Another Way of editing
At the newspaper, Éva is trying to push the boundaries of what can be written in print. It seems she wants the paper to live up to its name. During a party, she talks to people who tell her how an apparently successful cooperative actually operates behind the curtain. She writes an article about what she learned, but her editor tells her it must be redacted. The editor is just a small cog in the machine, and those in power do not applaud even the edited version. The topic of the 1956 events and what they should be named is another hot potato that one was supposed to tiptoe around in those days, and even much later.
The film is directed by Karoly Makk, mostly known for his masterpiece Love (Szerelem 1971). A string of serviceable films followed, but Another Way was a return to the former heights. It’s an adaptation of a book by Erzsébet Galgóczi, called Another Love (Törvényen belül), and she also co-wrote the script with the director. It follows the structure of the book fairly well. The main parts were played by two Polish actresses, Grazyna Szapołowska and Jadwiga Jankowska. The latter won the actress award in Cannes 1982, but both turn in remarkable performances, even though they were dubbed in Hungarian. That was also the case with Slovak actor Jozef Kroner who played the editor of the newspaper.
Red is the Coldest Colour
It’s the female leads who carry the movie. The subtlety in the interaction between the two women is touching (no pun intended) and gripping. Makk admitted that for him a love story was just that, regardless of the protagonists’ sexual orientation. They meet in several places, including a bar with striking red walls. Otherwise, their meetings take place outside, even though it’s winter. In a park, they are spotted by the police. Éwa has to come with them, whereas Lívia is merely told that she should know better. A reminder of how sensitive the topic of a gay relationship was at the time.
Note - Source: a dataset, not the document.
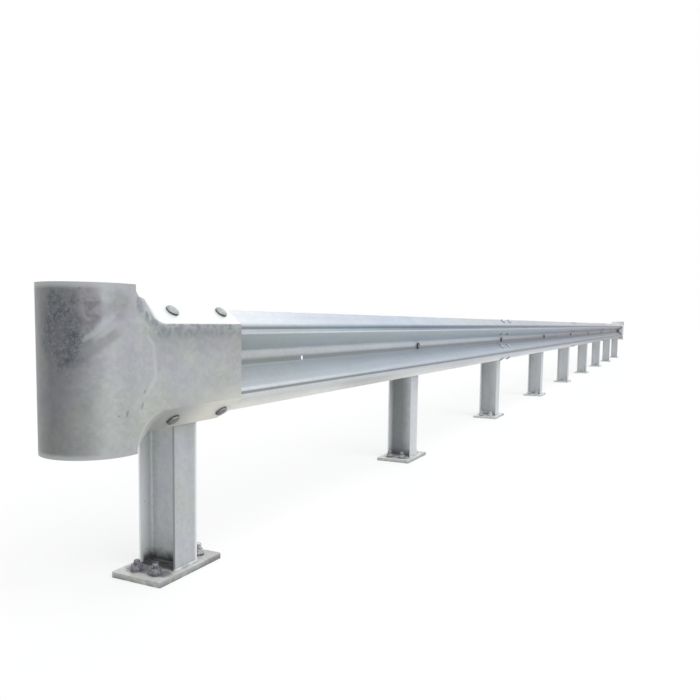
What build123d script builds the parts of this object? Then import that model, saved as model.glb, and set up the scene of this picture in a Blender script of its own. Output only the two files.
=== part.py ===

According to Makk, it hadn’t changed much when they made the film either. In an interview, he said that he knew almost nothing about lesbian relationships then. Before shooting a love scene, the assistant director János Xantus asked a gay friend some really basic questions. The answers were extremely frank, and she ended up, calling him an idiot. When Xantus told the director about the incident, he was so amused that he immediately added the conversation to the script. When a policeman asks Lívia about gay sex, the answer is exactly the one that Xantus’ friend gave him. The cinematography boasts a subdued colour palette, and the overall ambience of the film is quite bleak.
Gratuitous Sax but no Senseless Violins
At the time of Another Way, It was deemed possible to criticize the former government, but any criticism against the Kádár regime had to be done indirectly, often with stories set in the past like this one. As Lilla Gyöngyösi points out, even though the film is set in the Rákosi era, it makes no secret about the fact that there is a continuity between the two systems. It’s not accomplished through anachronistic means like in Jancsó’s The Confrontation (Féneyes Szelek 1968) but more in the overall mood.
When it comes to intimate scenes, they are tastefully made. The film never feels exploitative, and the juxtaposition of the theme of gay and political oppression works fairly well. A contemporary woke community might feel differently about that. If the film should be faulted for anything, it’s the way the music is sometimes used. Most of the time, it’s carefully, if not very inspired, but occasionally a saxophone is employed, which verges on the annoying. That is a marginal error in an otherwise powerful film that has stood the test of time. It’s available on Easterneuropeanmovies.com for a fee.